Pull out every line containing the string "materials".

Records for processing:
════════

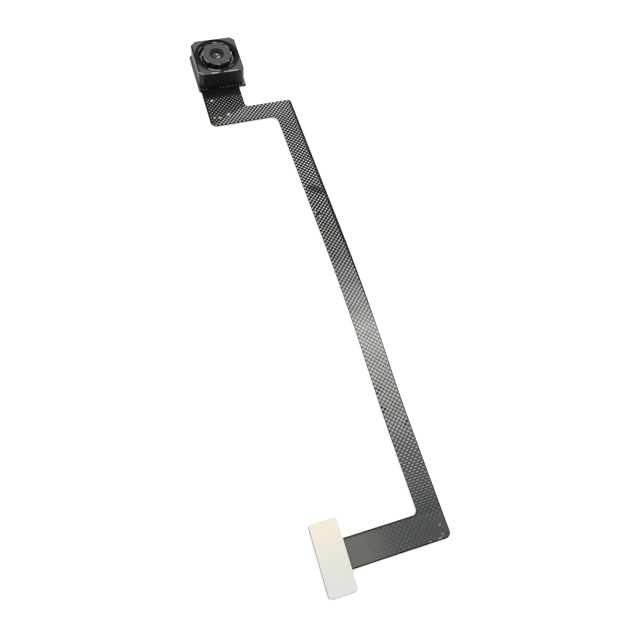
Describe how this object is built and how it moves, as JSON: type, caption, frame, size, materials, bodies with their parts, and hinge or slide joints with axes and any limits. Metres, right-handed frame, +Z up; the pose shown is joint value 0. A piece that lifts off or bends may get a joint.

════════

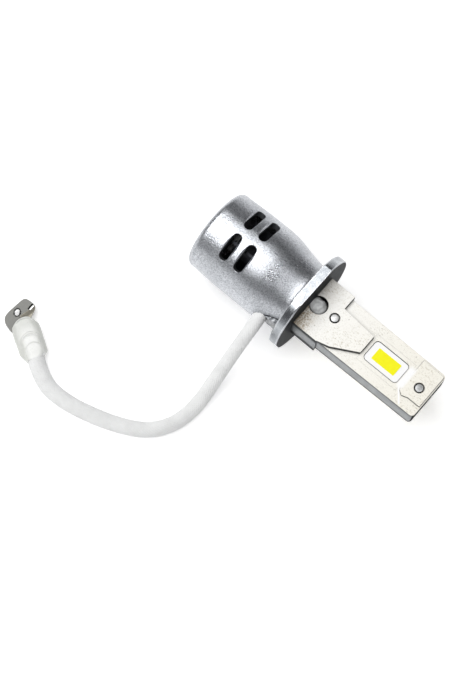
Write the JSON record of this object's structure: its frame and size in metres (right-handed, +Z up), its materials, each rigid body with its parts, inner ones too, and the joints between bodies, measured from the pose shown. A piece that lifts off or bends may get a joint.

════════

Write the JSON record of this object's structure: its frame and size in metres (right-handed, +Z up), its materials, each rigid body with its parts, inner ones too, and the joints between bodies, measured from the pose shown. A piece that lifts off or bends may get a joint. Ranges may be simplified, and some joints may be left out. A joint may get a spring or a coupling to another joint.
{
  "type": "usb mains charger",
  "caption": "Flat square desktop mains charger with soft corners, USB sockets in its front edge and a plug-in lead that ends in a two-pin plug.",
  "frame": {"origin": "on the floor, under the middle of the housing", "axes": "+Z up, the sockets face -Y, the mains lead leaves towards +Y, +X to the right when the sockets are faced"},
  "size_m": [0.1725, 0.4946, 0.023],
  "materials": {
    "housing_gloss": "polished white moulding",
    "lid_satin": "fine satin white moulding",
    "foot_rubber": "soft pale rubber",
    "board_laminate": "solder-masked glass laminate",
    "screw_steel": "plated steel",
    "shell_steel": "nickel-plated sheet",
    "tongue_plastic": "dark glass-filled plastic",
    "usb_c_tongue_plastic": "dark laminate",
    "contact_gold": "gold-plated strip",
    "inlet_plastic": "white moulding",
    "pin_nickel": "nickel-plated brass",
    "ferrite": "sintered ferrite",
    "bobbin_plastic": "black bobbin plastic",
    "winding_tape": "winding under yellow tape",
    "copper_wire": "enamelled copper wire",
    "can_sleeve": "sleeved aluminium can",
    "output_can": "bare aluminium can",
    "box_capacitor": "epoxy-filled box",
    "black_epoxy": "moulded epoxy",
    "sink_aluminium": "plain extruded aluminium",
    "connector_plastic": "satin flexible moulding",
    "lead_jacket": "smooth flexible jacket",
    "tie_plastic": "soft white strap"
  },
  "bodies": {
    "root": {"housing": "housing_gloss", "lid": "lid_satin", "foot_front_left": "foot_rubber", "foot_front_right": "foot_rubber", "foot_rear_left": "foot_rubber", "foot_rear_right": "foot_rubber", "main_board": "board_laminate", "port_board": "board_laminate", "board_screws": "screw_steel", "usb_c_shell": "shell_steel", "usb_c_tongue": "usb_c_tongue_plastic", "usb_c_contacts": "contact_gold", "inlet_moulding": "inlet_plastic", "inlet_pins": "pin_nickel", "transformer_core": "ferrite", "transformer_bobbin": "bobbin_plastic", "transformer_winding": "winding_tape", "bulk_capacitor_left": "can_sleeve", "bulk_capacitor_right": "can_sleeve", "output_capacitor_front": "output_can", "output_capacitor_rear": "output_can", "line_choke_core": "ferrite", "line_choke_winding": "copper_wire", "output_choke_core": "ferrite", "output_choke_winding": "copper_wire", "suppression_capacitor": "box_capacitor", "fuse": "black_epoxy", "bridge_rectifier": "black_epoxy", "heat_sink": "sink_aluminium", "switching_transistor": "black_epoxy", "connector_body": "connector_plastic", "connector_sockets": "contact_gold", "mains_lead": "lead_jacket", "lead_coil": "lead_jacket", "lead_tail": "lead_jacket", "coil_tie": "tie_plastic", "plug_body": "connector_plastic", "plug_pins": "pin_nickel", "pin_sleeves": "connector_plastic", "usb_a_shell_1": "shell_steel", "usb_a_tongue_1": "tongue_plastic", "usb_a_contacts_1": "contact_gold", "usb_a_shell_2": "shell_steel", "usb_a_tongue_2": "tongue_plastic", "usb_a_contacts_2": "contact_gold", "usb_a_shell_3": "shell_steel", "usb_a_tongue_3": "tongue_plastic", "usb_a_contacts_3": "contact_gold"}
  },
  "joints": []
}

════════

In response:
Describe how this object is built and how it moves, as JSON: type, caption, frame, size, materials, bodies with their parts, and hinge or slide joints with axes and any limits. Metres, right-handed frame, +Z up; the pose shown is joint value 0. A piece that lifts off or bends may get a joint.
Write the JSON record of this object's structure: its frame and size in metres (right-handed, +Z up), its materials, each rigid body with its parts, inner ones too, and the joints between bodies, measured from the pose shown. A piece that lifts off or bends may get a joint.
Write the JSON record of this object's structure: its frame and size in metres (right-handed, +Z up), its materials, each rigid body with its parts, inner ones too, and the joints between bodies, measured from the pose shown. A piece that lifts off or bends may get a joint. Ranges may be simplified, and some joints may be left out. A joint may get a spring or a coupling to another joint.
  "materials": {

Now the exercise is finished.